Droplet recovery: The figure shows the numbers of accepted droplets (ordinate) for experiments on GMO analysis in our laboratory (abscissa; the numbers were given consecutively for all 2800 PCR reactions performed, duplex reactions were counted only once). Green triangles represent droplet populations transferred with a manual 1-channel pipette to the 96-well PCR plate, blue diamonds represent droplet populations transferred with an automatic 8-channel pipette; both were handled by the same technician (Tech1). Red and purple squares represent automatically transferred populations by two other technicians (Tech2, Tech3). (1) and (2) are outliers, while (a) and (b) represent shifts (see Section 3.1).

Fig. 2

Temperature gradients for four GM soy assays – Droplet view: The figure shows the droplet populations for single assays run in duplex: fluorescence amplitude (ordinate) for each droplet (abscissa). The names and percentage of the soy events measured are given on the left. Blue and green dots represent the positive droplets (above the pink horizontal threshold) for transgene and reference gene, respectively. Grey dots represent the negative droplets.
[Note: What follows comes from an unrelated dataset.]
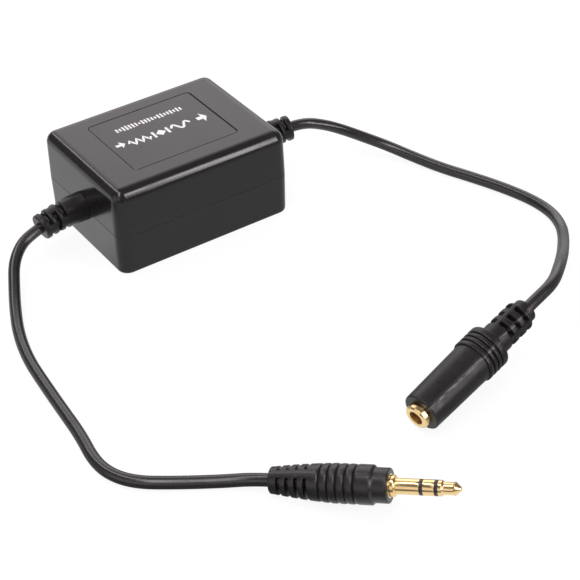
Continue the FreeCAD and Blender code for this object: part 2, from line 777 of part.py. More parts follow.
def plug_tip():
    """Gold tip: collar, waist, head and cone on a rod that runs back to its washer."""
    _, _, _, _, start = shaft_stations()
    collar = start + TIP_COLLAR_LENGTH
    head = collar + TIP_NECK_LENGTH
    end = head + TIP_CONE_LENGTH
    waist = turned([
        (start, 0),
        (start, SHAFT_RADIUS),
        (collar, SHAFT_RADIUS),
        (collar + TIP_NECK_EASE, TIP_NECK_RADIUS),
        (head - TIP_NECK_EASE, TIP_NECK_RADIUS),
        (head, TIP_HEAD_RADIUS),
        ((head + TIP_CONE_LENGTH / 2, (TIP_HEAD_RADIUS + TIP_END_RADIUS) / 2 + 0.12), (end, TIP_END_RADIUS)),
        (end, 0),
    ])
    rod = disc(ROD_RADIUS, sleeve_back() - 2 * LUG_PITCH, start)
    return fused([lug(1), rod, waist])


def plug_inner_mould():
    """Plastic moulded round the washers and tubes before the handle is moulded over it."""
    mould = disc(PLUG_MOULD_RADIUS, plug_mould_back(), sleeve_back())
    for inner in (plug_ring_insulator(), plug_ring(), plug_tip_insulator(), plug_tip()):
        mould = mould.cut(inner)
    mould = mould.cut(disc(RING_BORE_RADIUS, sleeve_back() - LUG_PITCH, sleeve_back()))
    return mould.cut(disc(ROD_RADIUS, sleeve_back() - 2 * LUG_PITCH, sleeve_back()))


# Jack

def jack_placement():
    """Where the front of the jack's barrel lies; its own +X runs back towards the cord."""
    aim = Rotation(Z_AXIS, JACK_HEADING).multiply(Rotation(Y_AXIS, -JACK_TILT))
    height = resting_height(BARREL_FRONT_RADIUS, BARREL_EDGE, JACK_TILT)
    return Placement(Vector(JACK_PLACE_X, JACK_PLACE_Y, height), aim)


def jack_length():
    """Length of the jack's handle from its front face to the cord."""
    return BARREL_LENGTH + COLLAR_LENGTH + JACK_NECK_LENGTH + JACK_END_LENGTH


def jack_handle():
    """Barrel, ringed collar and slotted neck, moulded in one round the socket."""
    collar_end = BARREL_LENGTH + COLLAR_LENGTH
    neck_end = collar_end + JACK_NECK_LENGTH
    handle = turned([
        (0, 0),
        (0, BARREL_FRONT_RADIUS - BARREL_EDGE),
        (BARREL_EDGE, BARREL_FRONT_RADIUS),
        (BARREL_LENGTH, BARREL_REAR_RADIUS),
        (BARREL_LENGTH, COLLAR_RADIUS),
        (collar_end - COLLAR_BEVEL, COLLAR_RADIUS),
        (collar_end, COLLAR_RADIUS - COLLAR_BEVEL),
        (collar_end, JACK_NECK_RADIUS),
        (neck_end - JACK_NECK_ROUNDING, JACK_NECK_RADIUS),
        (neck_end, JACK_NECK_RADIUS - JACK_NECK_ROUNDING),
        (neck_end, JACK_END_RADIUS),
        (jack_length(), JACK_END_RADIUS),
        (jack_length(), 0),
    ])
    for index in range(COLLAR_GROOVE_COUNT):
        station = BARREL_LENGTH + (index + 1) * COLLAR_GROOVE_PITCH
        handle = handle.cut(ring_groove(station, COLLAR_RADIUS, COLLAR_GROOVE_WIDTH, COLLAR_GROOVE_DEPTH))
    for index in range(JACK_SLOT_COUNT):
        station = JACK_SLOT_START + index * JACK_SLOT_PITCH
        angles = [JACK_BAR_ANGLE, JACK_BAR_ANGLE + 90]
        handle = handle.cut(slot_ring(station, JACK_SLOT_WIDTH, JACK_CORE_RADIUS, JACK_BAR_WIDTH, angles))
    socket_end = BUSHING_LENGTH + SOCKET_BODY_LENGTH
    for room in (
        disc(BUSHING_RADIUS, 0, BUSHING_LENGTH),
        disc(SOCKET_BODY_RADIUS, BUSHING_LENGTH, socket_end),
        disc(JACK_MOULD_RADIUS, socket_end, socket_end + JACK_MOULD_LENGTH),
    ):
        handle = handle.cut(room)
    return handle


def jack_bushing():
    """Gold bushing: a bevelled nose in front of the barrel and a threaded length inside it."""
    return turned([
        (-NOSE_LENGTH, MOUTH_RADIUS + MOUTH_BEVEL),
        (-NOSE_LENGTH, NOSE_RADIUS - NOSE_BEVEL),
        (NOSE_BEVEL - NOSE_LENGTH, NOSE_RADIUS),
        (0, NOSE_RADIUS),
        (0, BUSHING_RADIUS),
        (BUSHING_LENGTH, BUSHING_RADIUS),
        (BUSHING_LENGTH, MOUTH_RADIUS),
        (MOUTH_BEVEL - NOSE_LENGTH, MOUTH_RADIUS),
    ])


def contact_strip(angle, length):
    """Contact strip beside the socket's bore, with its tail in the inner mould."""
    low = BUSHING_LENGTH + CONTACT_THICKNESS
    corner = Vector(low, -CONTACT_WIDTH / 2, CONTACT_RADIUS)
    strip = Part.makeBox(length, CONTACT_WIDTH, CONTACT_THICKNESS, corner)
    strip.rotate(ORIGIN, X_AXIS, angle)
    return strip


def strip_length():
    """Length of a contact strip with its tail."""
    return SOCKET_BODY_LENGTH - CONTACT_THICKNESS + CONTACT_TAIL


CONTACT_ANGLES = {"tip": 0, "ring": 180, "ground": 90}


def jack_contact(name):
    """One of the jack's three contact strips."""
    return contact_strip(CONTACT_ANGLES[name], strip_length())


def jack_socket():
    """Insulating body behind the bushing: a blind bore with a slot for each contact strip."""
    low = BUSHING_LENGTH
    body = disc(SOCKET_BODY_RADIUS, low, low + SOCKET_BODY_LENGTH)
    body = body.cut(disc(MOUTH_RADIUS, low, low + SOCKET_DEPTH))
    for name in CONTACT_ANGLES:
        body = body.cut(jack_contact(name))
    return body


def jack_inner_mould():
    """Plastic moulded round the contact tails."""
    low = BUSHING_LENGTH + SOCKET_BODY_LENGTH
    mould = disc(JACK_MOULD_RADIUS, low, low + JACK_MOULD_LENGTH)
    for name in CONTACT_ANGLES:
        mould = mould.cut(jack_contact(name))
    return mould


# Assembly

def case_nodes():
    """The case, what it holds and the two strain reliefs."""
    nodes = {
        "case_bottom": case_bottom(),
        "case_top": case_top(),
        "label_plate": label_plate(),
        "circuit_board": circuit_board(),
        "strain_relief_in": strain_relief(IN_SIDE, RELIEF_IN_TURN),
        "strain_relief_out": strain_relief(OUT_SIDE, RELIEF_OUT_TURN),
    }
    for channel, place in transformer_places().items():
        nodes["transformer_core_" + channel] = transformer_core(*place)
        nodes["transformer_bobbin_" + channel] = transformer_bobbin(*place)
        nodes["transformer_winding_" + channel] = transformer_winding(*place)
        nodes["transformer_pins_" + channel] = transformer_pins(*place)
    for end, side in (("in", IN_SIDE), ("out", OUT_SIDE)):
        for step, line in enumerate(("left", "ground", "right")):
            nodes["wire_" + end + "_" + line] = wire(side, (1 - step) * WIRE_PITCH)
    return nodes


def plug_nodes():
    """The plug's pieces in their place."""
    pieces = {
        "plug_handle": plug_handle(),
        "plug_inner_mould": plug_inner_mould(),
        "plug_sleeve": plug_sleeve(),
        "plug_ring_insulator": plug_ring_insulator(),
        "plug_ring": plug_ring(),
        "plug_tip_insulator": plug_tip_insulator(),
        "plug_tip": plug_tip(),
    }
    return {name: placed(shape, plug_placement()) for name, shape in pieces.items()}


def jack_nodes():
    """The jack's pieces in their place."""
    pieces = {
        "jack_handle": jack_handle(),
        "jack_bushing": jack_bushing(),
        "jack_socket": jack_socket(),
        "jack_inner_mould": jack_inner_mould(),
    }
    for name in CONTACT_ANGLES:
        pieces["jack_contact_" + name] = jack_contact(name)
    return {name: placed(shape, jack_placement()) for name, shape in pieces.items()}


def placed(shape, placement):
    """Copy of a shape moved to its place."""
    moved = shape.copy()
    moved.transformShape(placement.toMatrix())
    return moved


def cord_nodes():
    """The two cords, each from its strain relief to its plug or jack."""
    plug = plug_placement()
    plug_back = plug.Rotation.multVec(X_AXIS) * -1
    jack = jack_placement()
    jack_back = jack.Rotation.multVec(X_AXIS)
    jack_end = jack.multVec(Vector(jack_length(), 0, 0))
    in_points = cord_points(
        IN_SIDE, RELIEF_IN_TURN, IN_FIRST_RUN, IN_ROUTE, IN_LAST_RUN, plug.Base, plug_back,
    )
    out_points = cord_points(
        OUT_SIDE, RELIEF_OUT_TURN, OUT_FIRST_RUN, OUT_ROUTE, OUT_LAST_RUN, jack_end, jack_back,
    )
    return {"cord_in": cord("cord_in", in_points), "cord_out": cord("cord_out", out_points)}


def main():
    """Build every node and write it to its own file."""
    os.makedirs("parts", exist_ok=True)
    nodes = {}
    for group in (case_nodes(), plug_nodes(), jack_nodes(), cord_nodes()):
        nodes.update(group)
    for name, shape in nodes.items():
        if not shape.isValid():
            raise ValueError(name + " is not a valid solid")
        shape.exportStep("parts/" + name + ".step")
    print(len(nodes), "nodes")


main()
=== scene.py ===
"""Looks of a car audio noise filter: a moulded case with a corded plug and a corded in-line jack.

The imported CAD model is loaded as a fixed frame. The rigid inner pieces keep their CAD meshes and get
procedural materials. The moulded grips, the strain reliefs and the gold turnings are rebuilt here with
rounded edges, the cords are smooth curves, and the label gets plain printed signs.
"""
from __future__ import annotations

import logging
import math
from dataclasses import dataclass, field
from enum import Enum
from typing import Iterable, Optional, Sequence, Union

import bpy
from mathutils import Matrix, Vector

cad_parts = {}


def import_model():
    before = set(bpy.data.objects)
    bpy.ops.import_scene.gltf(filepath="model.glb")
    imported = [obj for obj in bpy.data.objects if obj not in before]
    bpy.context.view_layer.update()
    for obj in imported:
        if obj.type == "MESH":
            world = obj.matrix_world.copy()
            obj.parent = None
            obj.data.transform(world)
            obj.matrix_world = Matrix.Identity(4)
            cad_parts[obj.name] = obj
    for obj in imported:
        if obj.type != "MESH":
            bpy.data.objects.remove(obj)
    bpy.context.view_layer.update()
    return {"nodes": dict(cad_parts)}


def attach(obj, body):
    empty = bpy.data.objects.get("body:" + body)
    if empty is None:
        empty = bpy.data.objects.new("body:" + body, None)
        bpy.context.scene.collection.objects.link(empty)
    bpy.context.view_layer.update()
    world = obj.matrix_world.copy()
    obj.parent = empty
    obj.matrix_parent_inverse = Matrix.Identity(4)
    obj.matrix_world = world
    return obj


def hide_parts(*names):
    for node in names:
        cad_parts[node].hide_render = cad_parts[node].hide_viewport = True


LOG = logging.getLogger("noise_filter")
MM = 0.001
BODY = "root"
Point = tuple[float, float, float]
Shape = tuple[list[Vector], list[list[int]]]
Span = tuple[float, float]
Node = bpy.types.Node
Socket = bpy.types.NodeSocket
Tree = bpy.types.NodeTree
Thing = bpy.types.Object
Value = Union[float, int, bool, Sequence[float], Socket, bpy.types.Material]
Inputs = dict[Union[str, int], Value]
Pieces = list[Union[Thing, str]]


class End(Enum):
    """The two ends of the case, by the side that they are on."""

    IN = -1
    OUT = 1


class Outline(Enum):
    """How a turned outline closes."""

    ON_AXIS = "on axis"
    RING = "ring"


class Sign(Enum):
    """Plain signs printed on the label."""

    ARROW = "arrow"
    ZIGZAG = "zigzag"
    DIAMOND = "diamond"
    SMOOTH_WAVE = "smooth wave"


# Node trees


@dataclass
class NodeBench:
    """Adds nodes to one tree and links them."""

    tree: Tree

    def add(self, kind: str, inputs: Optional[Inputs] = None, **settings: object) -> Node:
        """Adds one node.

        Args:
            kind: Blender's name of the node type.
            inputs: Input name or index to a constant, or to the socket that feeds it.
            settings: Properties of the node itself.

        Returns:
            The new node.
        """
        node = self.tree.nodes.new(kind)
        for name, value in settings.items():
            setattr(node, name, value)
        for key, value in (inputs or {}).items():
            self.feed(node.inputs[key], value)
        return node

    def feed(self, socket: Socket, value: Value) -> None:
        """Links a socket to another, or sets it to a constant.

        Args:
            socket: The input to feed.
            value: The output that feeds it, or a constant.
        """
        if isinstance(value, Socket):
            self.tree.links.new(value, socket)
        else:
            socket.default_value = value

    def maths(self, operation: str, first: Value, second: Value = 0.0) -> Socket:
        """Adds a Math node, in a shader or a geometry tree."""
        return self.add("ShaderNodeMath", {0: first, 1: second}, operation=operation).outputs[0]

    def dot(self, first: Value, second: Value) -> Socket:
        """Adds the dot product of two directions."""
        node = self.add("ShaderNodeVectorMath", {0: first, 1: second}, operation="DOT_PRODUCT")
        return node.outputs["Value"]

    def metric(self, place: Value) -> Socket:
        """Turns a place in metres into millimetres."""
        inputs: Inputs = {0: place, "Scale": 1 / MM}
        return self.add("ShaderNodeVectorMath", inputs, operation="SCALE").outputs[0]

    def noise(
        self, place: Value, scale: Value, detail: float, distortion: float = 0.0
    ) -> Socket:
        """Adds a noise texture, with so many octaves and stirred by the distortion."""
        inputs = {"Vector": place, "Scale": scale, "Detail": detail, "Distortion": distortion}
        return self.add("ShaderNodeTexNoise", inputs).outputs[0]

    def ramp(self, value: Value, start: float, end: float) -> Socket:
        """Turns a value into a mask that is 0 at the start and 1 at the end."""
        inputs = {"Value": value, "From Min": start, "From Max": end}
        return self.add("ShaderNodeMapRange", inputs).outputs["Result"]

    def spread(self, value: Value, low: float, high: float) -> Socket:
        """Maps a mask of 0 to 1 to the range from low to high."""
        inputs = {"Value": value, "To Min": low, "To Max": high}
        return self.add("ShaderNodeMapRange", inputs).outputs["Result"]

    def rise(
        self, value: Value, start: float, end: float, low: Value, high: Value
    ) -> Socket:
        """Eases from low to high while a value goes from the start to the end."""
        inputs = {"Value": value, "From Min": start, "From Max": end, "To Min": low, "To Max": high}
        return self.add("ShaderNodeMapRange", inputs, interpolation_type="SMOOTHSTEP").outputs["Result"]

    def blend(self, mask: Value, first: Value, second: Value) -> Socket:
        """Mixes two colours, the second as far as the mask is 1."""
        return self.add("ShaderNodeMix", {0: mask, 6: first, 7: second}, data_type="RGBA").outputs[2]

    def even(self, mask: Value, first: Value, second: Value) -> Socket:
        """Mixes two values, the second as far as the mask is 1."""
        return self.add("ShaderNodeMix", {0: mask, 2: first, 3: second}).outputs[0]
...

A temperature gradient was applied for both the transgene and reference gene assays.

Fig. 3

Discrimination between positive and negative droplets: Measurement of soy event 356043 1% ERM (BF425c). The figure shows the droplet populations for single assays run in duplex: fluorescence amplitude (ordinate) for each droplet (abscissa). False colours represent the droplet concentration (blue for low and red for high concentrations). A temperature gradient from was applied for both the transgene and reference gene assays.

Fig. 4

Detailed effects of threshold setting and annealing temperature on measured GMO content: Results for measurement of soy event 356043 10% ERM (BF425c) for three annealing temperatures (Figure 3). Thresholds for transgene and reference gene are given on the ordinate or abscissa, respectively. GMO percentages deviating by a maximum of 2% from manually pre-defined thresholds (coloured in orange), are marked in green. The underlying target gene concentrations are given for comparison of the border regions.

Fig. 5

Effect of annealing temperature and oligonucleotide concentration: The upper part of the figure shows the droplet populations for single assays run in duplex. The PCR setup was done with two different oligonucleotide concentrations. A temperature gradient was applied for both the transgene and reference gene assays with both oligonucleotide concentrations. The lower part of the figure shows the corresponding condensed information as Pivot charts from the matrix. For symbols refer to Fig. 6.

Fig. 6

Temperature gradients for four GM soy assays – Matrix view: The figure shows Pivot charts from our matrix. Coloured squares represent the approximate background and coloured triangles the approximate signal for the chosen Pivot options. Red, orange, light green and dark green represent none, moderate, good and very good separation, respectively.

Fig. 7

Matrix overview for soy 40-3-2 event and reference gene assays: The figure shows Pivot charts from the matrix for the detection of soy event 40-3-2 under various conditions (single and duplex PCR, normal and high primer and probe concentrations, probes from different suppliers, all at 60 °C annealing/extension temperature). For symbols refer to Fig. 6.